══ WORKING DATA ══

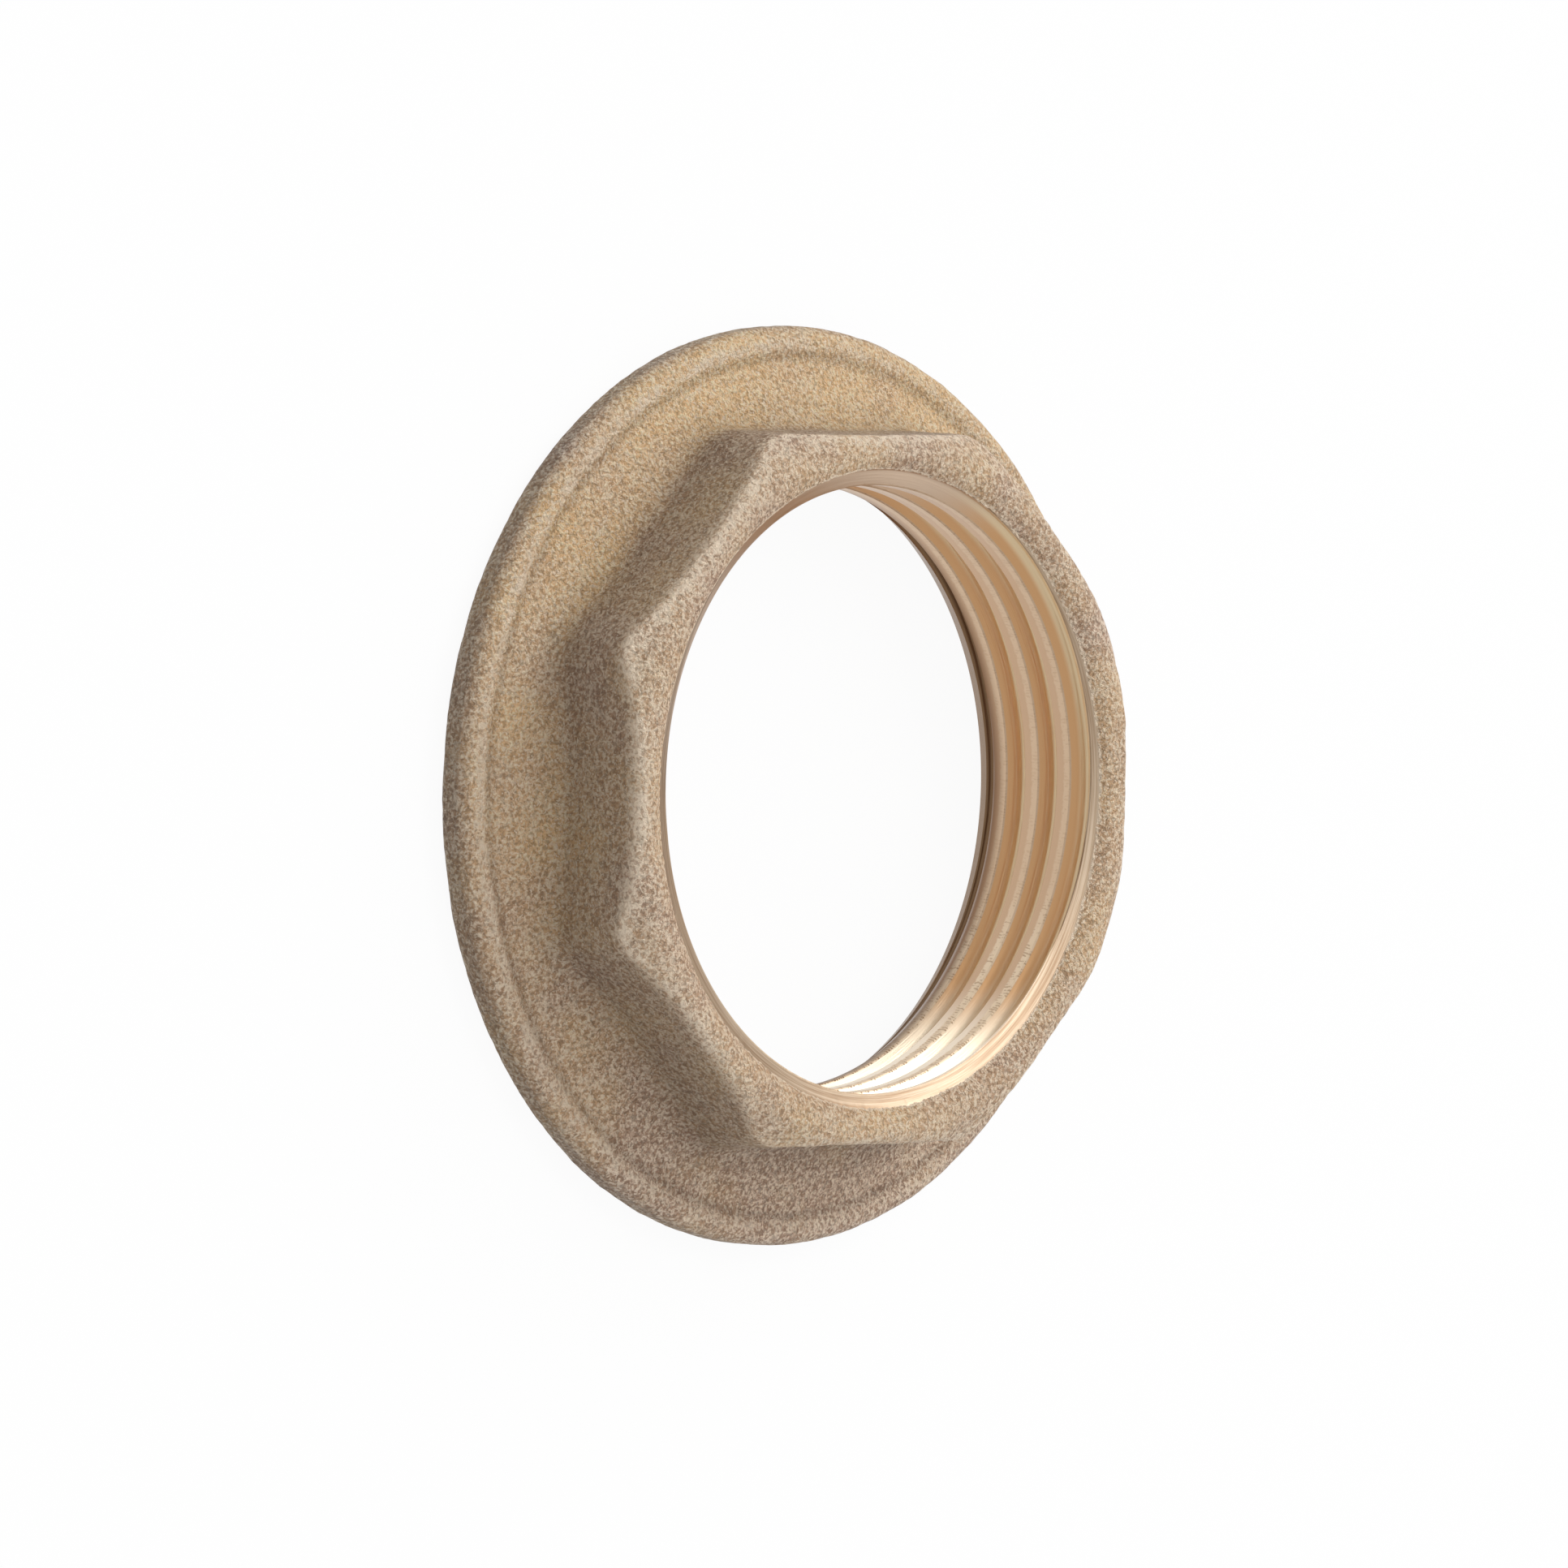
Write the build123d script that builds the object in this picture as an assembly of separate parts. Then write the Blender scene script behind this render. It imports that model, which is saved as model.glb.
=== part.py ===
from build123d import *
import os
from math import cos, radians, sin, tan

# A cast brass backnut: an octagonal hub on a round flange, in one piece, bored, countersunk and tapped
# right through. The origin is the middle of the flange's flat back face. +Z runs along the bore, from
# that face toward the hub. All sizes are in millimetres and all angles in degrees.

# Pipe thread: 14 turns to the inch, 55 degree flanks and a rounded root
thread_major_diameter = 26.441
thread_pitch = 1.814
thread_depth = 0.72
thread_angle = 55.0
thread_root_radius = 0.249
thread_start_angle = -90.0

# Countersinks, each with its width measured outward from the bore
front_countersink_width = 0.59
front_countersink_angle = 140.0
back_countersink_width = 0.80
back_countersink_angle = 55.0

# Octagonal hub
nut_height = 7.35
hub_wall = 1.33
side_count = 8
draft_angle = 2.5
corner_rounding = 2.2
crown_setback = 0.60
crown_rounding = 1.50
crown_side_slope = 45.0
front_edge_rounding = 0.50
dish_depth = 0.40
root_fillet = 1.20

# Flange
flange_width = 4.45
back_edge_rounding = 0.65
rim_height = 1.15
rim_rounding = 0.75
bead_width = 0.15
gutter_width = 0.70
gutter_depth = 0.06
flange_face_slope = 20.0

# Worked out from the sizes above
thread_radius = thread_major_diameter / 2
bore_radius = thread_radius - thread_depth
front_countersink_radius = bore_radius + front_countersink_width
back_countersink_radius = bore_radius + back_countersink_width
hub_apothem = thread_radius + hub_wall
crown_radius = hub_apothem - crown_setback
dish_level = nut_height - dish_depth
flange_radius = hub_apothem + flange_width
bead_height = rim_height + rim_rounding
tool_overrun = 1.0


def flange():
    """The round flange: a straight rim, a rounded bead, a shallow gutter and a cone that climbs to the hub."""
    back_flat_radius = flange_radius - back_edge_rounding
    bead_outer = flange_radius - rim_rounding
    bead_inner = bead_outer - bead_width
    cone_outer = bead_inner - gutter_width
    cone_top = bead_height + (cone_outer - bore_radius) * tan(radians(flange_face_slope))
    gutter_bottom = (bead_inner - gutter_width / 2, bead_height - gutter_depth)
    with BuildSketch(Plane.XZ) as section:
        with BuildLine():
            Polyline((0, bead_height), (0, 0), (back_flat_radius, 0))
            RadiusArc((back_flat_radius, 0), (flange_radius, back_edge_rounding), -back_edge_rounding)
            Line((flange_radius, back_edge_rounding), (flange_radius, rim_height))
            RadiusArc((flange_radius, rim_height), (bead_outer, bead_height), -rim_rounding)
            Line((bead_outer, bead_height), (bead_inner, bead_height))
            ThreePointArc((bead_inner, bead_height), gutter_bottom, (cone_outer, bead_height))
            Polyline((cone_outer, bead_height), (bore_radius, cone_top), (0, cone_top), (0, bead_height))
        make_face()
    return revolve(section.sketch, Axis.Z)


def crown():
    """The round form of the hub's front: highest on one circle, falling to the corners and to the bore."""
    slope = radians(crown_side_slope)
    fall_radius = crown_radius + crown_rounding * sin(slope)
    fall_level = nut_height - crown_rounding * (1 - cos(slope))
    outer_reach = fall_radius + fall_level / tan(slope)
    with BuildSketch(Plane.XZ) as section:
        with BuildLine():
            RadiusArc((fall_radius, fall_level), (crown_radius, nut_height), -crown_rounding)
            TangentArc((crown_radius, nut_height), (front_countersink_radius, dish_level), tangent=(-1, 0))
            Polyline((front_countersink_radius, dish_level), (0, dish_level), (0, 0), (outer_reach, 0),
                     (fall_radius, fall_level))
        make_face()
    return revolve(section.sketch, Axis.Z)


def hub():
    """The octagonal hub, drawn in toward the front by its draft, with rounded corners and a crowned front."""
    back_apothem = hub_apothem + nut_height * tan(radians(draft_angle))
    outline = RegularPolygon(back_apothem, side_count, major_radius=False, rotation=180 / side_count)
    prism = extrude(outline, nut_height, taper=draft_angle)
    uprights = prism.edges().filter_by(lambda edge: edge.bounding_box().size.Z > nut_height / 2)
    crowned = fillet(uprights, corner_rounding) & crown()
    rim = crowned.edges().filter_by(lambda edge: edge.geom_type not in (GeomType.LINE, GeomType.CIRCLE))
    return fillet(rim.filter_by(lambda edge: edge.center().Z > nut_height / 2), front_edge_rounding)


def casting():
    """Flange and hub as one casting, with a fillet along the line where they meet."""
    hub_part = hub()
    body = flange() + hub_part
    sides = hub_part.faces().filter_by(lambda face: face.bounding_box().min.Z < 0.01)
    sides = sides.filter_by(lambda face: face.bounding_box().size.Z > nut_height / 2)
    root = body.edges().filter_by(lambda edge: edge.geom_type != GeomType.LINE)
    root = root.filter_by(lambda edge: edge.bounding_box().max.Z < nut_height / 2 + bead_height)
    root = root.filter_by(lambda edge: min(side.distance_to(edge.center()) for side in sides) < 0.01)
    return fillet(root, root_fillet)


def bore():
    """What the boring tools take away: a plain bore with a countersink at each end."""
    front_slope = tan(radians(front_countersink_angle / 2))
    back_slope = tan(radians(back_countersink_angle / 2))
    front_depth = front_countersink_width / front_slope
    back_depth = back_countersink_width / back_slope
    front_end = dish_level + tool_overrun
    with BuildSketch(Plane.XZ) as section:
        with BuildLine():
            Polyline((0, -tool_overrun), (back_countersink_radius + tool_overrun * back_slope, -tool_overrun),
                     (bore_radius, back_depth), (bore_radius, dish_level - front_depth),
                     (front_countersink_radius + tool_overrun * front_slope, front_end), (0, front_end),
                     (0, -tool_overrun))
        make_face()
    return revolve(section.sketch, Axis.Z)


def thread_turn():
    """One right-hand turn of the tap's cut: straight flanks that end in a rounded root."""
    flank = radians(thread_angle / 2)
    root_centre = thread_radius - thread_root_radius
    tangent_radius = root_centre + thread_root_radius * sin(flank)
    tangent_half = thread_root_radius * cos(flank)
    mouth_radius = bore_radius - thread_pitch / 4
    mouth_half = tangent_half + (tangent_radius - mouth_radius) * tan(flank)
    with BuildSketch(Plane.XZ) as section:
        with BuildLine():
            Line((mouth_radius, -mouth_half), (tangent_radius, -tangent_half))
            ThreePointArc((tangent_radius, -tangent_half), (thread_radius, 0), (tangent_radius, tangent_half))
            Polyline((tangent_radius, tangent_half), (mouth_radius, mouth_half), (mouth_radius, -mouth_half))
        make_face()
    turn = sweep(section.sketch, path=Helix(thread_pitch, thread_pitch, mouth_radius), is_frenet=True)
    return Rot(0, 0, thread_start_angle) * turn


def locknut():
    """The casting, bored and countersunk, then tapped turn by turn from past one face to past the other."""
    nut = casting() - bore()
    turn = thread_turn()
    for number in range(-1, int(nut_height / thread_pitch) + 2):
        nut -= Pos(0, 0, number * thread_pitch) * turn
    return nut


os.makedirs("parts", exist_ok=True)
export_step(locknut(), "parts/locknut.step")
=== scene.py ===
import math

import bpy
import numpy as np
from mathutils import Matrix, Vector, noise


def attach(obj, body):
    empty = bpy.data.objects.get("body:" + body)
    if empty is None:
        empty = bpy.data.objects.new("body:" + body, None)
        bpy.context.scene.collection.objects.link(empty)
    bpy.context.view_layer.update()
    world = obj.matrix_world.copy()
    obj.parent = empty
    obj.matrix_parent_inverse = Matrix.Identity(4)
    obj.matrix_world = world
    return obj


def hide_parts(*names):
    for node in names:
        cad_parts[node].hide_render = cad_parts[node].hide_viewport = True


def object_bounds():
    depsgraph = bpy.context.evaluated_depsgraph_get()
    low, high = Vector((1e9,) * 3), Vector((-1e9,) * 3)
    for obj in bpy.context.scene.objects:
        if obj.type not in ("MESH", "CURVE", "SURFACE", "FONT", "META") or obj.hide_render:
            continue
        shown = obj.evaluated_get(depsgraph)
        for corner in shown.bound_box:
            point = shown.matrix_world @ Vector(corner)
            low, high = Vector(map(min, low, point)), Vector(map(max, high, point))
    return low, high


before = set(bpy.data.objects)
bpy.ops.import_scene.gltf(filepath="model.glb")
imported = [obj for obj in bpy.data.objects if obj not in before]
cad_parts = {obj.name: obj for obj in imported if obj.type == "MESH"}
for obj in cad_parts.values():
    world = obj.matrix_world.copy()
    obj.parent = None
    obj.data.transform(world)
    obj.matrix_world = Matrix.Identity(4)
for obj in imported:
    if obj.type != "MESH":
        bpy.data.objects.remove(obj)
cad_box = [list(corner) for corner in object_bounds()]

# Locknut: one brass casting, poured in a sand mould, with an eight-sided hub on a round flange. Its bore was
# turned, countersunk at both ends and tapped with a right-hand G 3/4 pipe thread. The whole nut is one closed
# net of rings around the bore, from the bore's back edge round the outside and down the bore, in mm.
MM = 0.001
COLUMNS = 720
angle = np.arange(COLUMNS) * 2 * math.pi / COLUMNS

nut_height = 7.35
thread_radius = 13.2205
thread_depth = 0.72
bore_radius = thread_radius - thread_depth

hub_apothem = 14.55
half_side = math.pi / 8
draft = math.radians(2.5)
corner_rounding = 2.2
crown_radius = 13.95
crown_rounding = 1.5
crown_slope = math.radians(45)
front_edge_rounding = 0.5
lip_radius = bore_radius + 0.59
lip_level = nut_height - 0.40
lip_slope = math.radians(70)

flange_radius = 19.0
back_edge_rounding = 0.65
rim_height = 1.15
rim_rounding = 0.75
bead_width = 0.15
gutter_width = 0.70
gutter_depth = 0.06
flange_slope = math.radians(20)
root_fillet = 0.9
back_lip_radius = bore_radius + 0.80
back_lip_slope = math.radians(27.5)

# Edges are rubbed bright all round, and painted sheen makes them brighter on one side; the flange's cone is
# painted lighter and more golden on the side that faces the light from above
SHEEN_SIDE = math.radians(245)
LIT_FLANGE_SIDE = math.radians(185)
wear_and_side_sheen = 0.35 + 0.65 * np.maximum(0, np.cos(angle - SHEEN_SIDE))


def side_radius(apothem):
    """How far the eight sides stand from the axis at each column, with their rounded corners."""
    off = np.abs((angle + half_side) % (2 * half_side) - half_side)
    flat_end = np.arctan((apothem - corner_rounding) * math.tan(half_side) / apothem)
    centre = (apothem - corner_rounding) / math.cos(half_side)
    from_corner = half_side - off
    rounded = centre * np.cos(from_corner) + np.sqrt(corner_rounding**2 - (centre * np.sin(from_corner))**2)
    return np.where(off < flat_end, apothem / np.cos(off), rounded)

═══
══ WORKING DATA ══

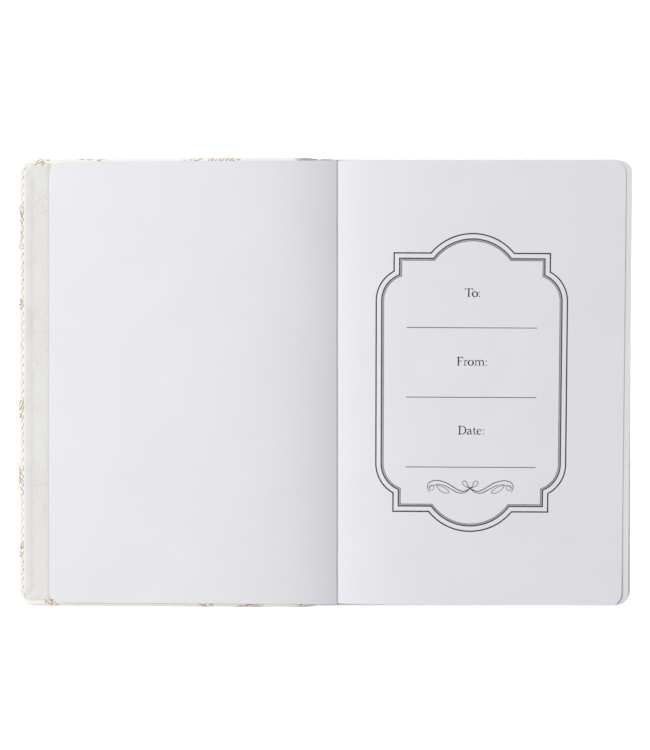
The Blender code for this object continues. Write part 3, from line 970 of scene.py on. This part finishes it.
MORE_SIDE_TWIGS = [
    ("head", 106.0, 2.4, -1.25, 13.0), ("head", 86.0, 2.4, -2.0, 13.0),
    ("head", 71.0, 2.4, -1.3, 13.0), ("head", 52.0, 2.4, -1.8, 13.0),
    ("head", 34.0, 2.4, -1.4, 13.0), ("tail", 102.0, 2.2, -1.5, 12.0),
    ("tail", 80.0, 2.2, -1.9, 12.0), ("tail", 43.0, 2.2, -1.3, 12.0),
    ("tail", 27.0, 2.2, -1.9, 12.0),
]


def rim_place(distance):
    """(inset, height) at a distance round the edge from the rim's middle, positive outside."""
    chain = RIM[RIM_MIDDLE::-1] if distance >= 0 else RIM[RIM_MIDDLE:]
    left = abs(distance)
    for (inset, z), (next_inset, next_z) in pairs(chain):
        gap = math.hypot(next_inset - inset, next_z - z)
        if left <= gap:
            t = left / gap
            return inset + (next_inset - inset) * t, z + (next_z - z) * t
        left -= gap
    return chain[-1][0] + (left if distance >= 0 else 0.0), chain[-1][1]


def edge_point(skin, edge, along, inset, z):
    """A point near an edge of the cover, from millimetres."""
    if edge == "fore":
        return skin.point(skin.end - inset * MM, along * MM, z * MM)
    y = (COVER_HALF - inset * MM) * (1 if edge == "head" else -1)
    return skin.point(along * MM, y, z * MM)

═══
══ WORKING DATA ══

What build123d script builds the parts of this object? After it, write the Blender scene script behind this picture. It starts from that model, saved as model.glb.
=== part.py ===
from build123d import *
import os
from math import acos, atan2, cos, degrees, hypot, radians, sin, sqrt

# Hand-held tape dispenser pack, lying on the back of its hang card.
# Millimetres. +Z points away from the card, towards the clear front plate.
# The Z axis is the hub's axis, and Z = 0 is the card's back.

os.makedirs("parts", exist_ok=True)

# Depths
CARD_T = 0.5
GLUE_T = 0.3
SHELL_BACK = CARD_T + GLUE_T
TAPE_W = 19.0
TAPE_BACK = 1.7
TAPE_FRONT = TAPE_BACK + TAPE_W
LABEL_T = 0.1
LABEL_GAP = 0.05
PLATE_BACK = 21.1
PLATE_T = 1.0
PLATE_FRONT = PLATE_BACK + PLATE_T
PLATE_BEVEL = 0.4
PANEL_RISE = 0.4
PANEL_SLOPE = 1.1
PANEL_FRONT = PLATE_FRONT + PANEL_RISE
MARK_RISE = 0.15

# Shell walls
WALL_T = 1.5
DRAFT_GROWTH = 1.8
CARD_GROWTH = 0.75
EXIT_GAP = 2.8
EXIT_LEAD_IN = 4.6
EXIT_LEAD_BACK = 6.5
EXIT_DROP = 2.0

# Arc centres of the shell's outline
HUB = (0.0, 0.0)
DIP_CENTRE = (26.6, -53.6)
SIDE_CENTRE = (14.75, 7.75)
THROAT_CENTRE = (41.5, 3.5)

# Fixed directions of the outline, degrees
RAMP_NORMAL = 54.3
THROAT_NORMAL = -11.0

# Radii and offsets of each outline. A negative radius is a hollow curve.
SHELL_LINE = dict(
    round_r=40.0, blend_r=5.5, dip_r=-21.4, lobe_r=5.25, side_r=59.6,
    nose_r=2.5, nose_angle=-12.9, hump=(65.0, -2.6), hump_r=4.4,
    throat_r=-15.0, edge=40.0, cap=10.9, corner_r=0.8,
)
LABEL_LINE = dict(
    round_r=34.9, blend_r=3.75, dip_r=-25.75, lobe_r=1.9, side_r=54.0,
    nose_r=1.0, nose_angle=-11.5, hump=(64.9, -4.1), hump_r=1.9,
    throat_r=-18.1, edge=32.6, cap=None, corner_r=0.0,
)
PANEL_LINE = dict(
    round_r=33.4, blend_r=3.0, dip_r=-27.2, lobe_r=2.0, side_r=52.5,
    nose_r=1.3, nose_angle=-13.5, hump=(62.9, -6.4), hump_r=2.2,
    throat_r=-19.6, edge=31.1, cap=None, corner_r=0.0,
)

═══

# STATED EXERCISE
Repeat exactly the lines from the one containing "Write the build123d" to the one containing "from math import cos, radians, sin, tan", both lines included, and nothing else.

# CORRECT OUTPUT
Write the build123d script that builds the object in this picture as an assembly of separate parts. Then write the Blender scene script behind this render. It imports that model, which is saved as model.glb.
=== part.py ===
from build123d import *
import os
from math import cos, radians, sin, tan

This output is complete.